How to Use Both — and What to Do with the Content After You Publish

The pragmatic stack for most experts looks like this. Medium for discovery — a smaller number of high-effort, evergreen, search-optimized pieces designed to bring strangers in from Google and the Medium feed. Substack for the owned audience — a recurring newsletter, free or paid, that turns those strangers into a list you can actually email. The overlap question — should the same post go on both? — has a reasonable default answer. Publish to Substack first to honor your subscribers, wait 7 to 14 days, then republish to Medium with a canonical tag pointing back to your domain or with light edits to differentiate. Medium's import tool handles this in two clicks. Then comes the part that decides whether the work compounds or evaporates. Every long-form piece — Medium or Substack — should leave the page and travel. A LinkedIn newsletter strategy for experts can run off the same source. A Telegram channel can use a tightened version.

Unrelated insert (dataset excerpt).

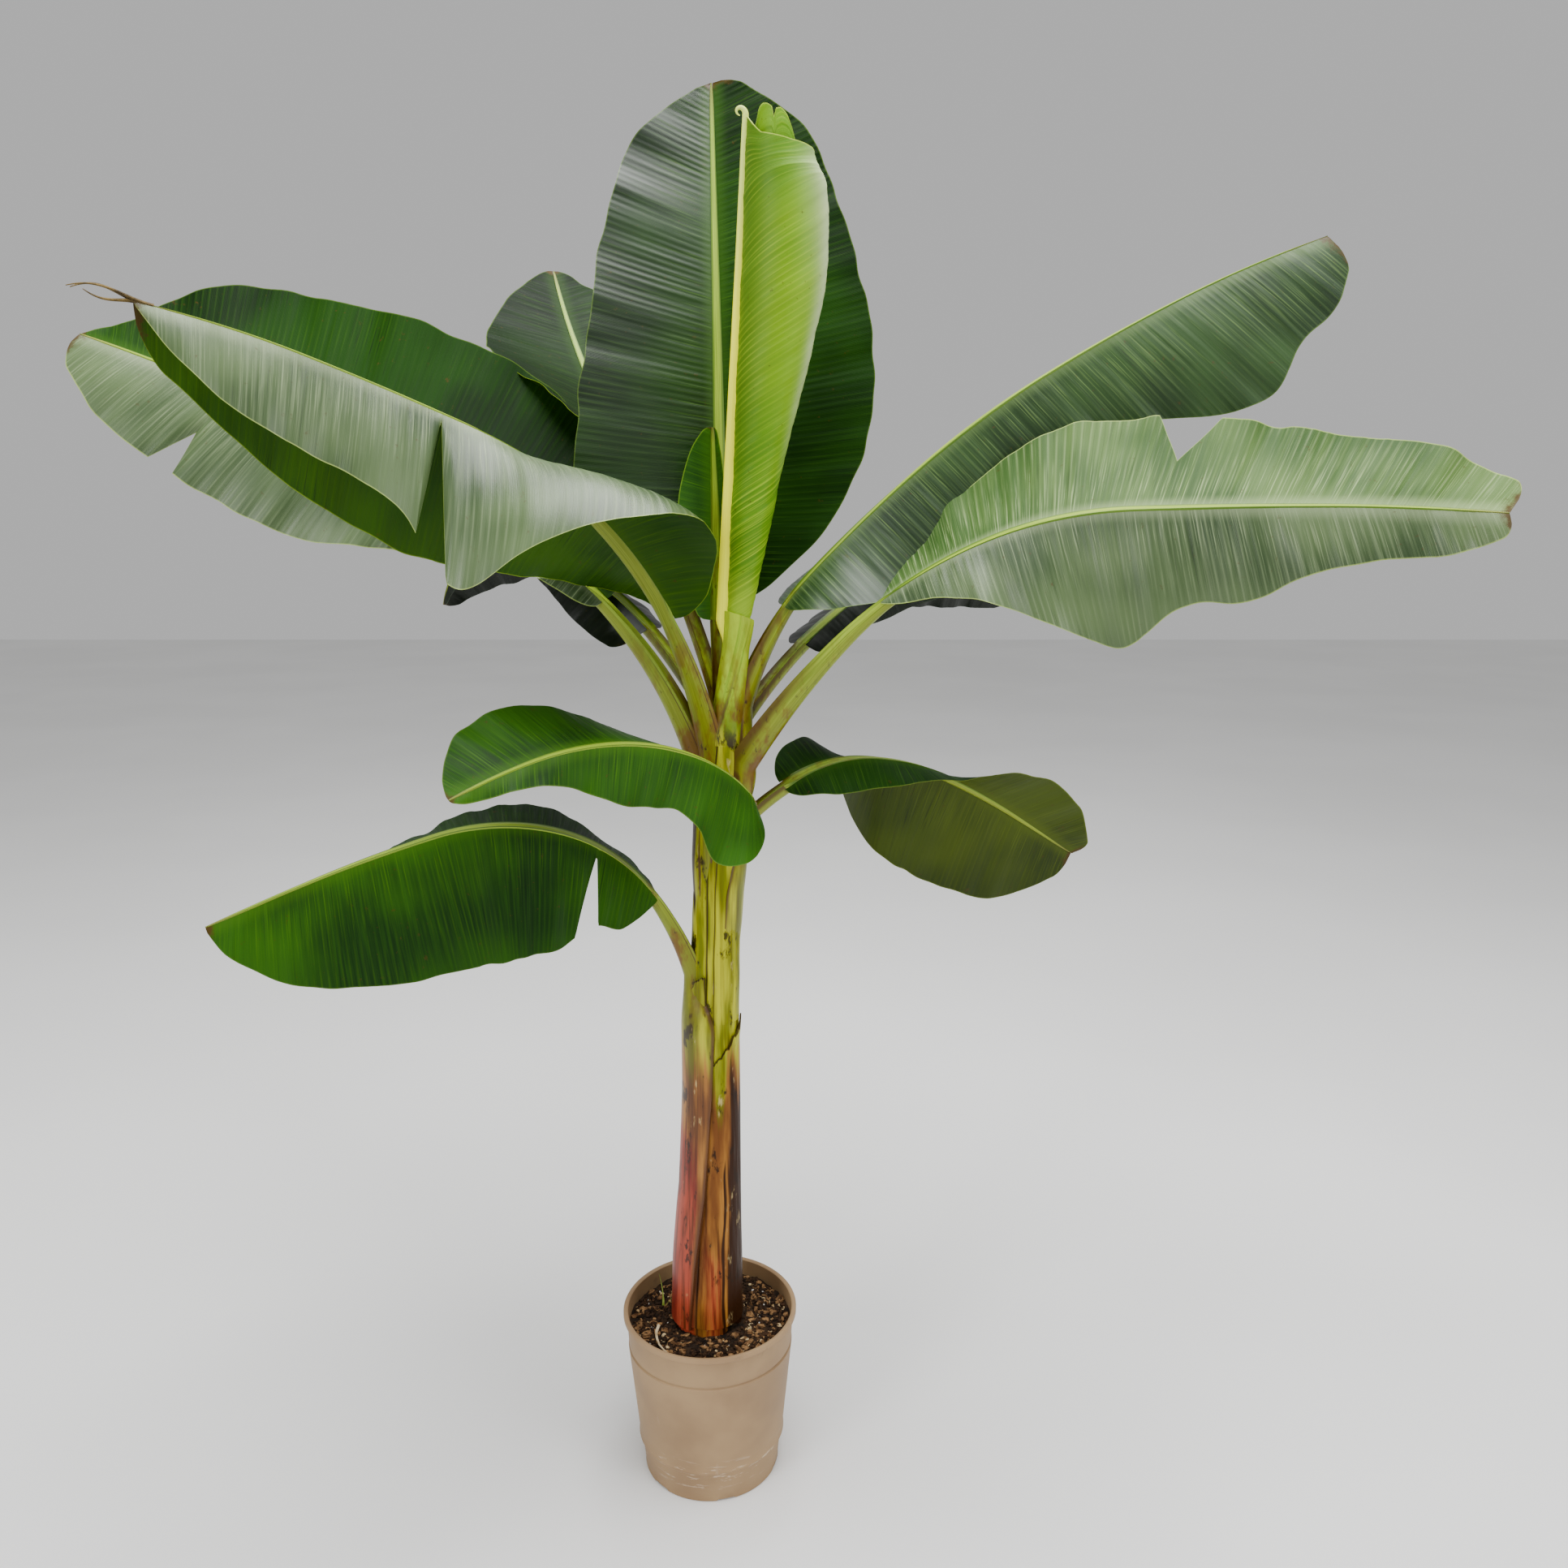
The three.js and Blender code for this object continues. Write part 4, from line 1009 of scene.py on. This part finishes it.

An Instagram carousel can lift the three sharpest paragraphs. An email broadcast to your private list can open with a different hook and link back to the full essay. This is where Voxplit fits in the stack. You paste the long-form piece once, and Voxplit produces drafts for Telegram, Instagram, Email, Twitter/X, LinkedIn, Medium, and Reddit in your existing voice. The Medium output is formatted for the platform — subheadings where Medium readers expect them, the right paragraph rhythm, an opening that holds attention through the first 200 words where Medium's algorithm decides whether to keep promoting the story. You still edit. You still add the personal angle a transformer cannot fabricate. But the blank page across six other surfaces stops being the reason your long-form work never travels. Medium vs Substack is the first decision, and the honest answer for most experts is "both, in their place." The second decision — what happens to the writing after you publish — is the one that decides whether one essay reaches a few hundred people on one platform, or a few thousand across the channels where your future clients already spend their time.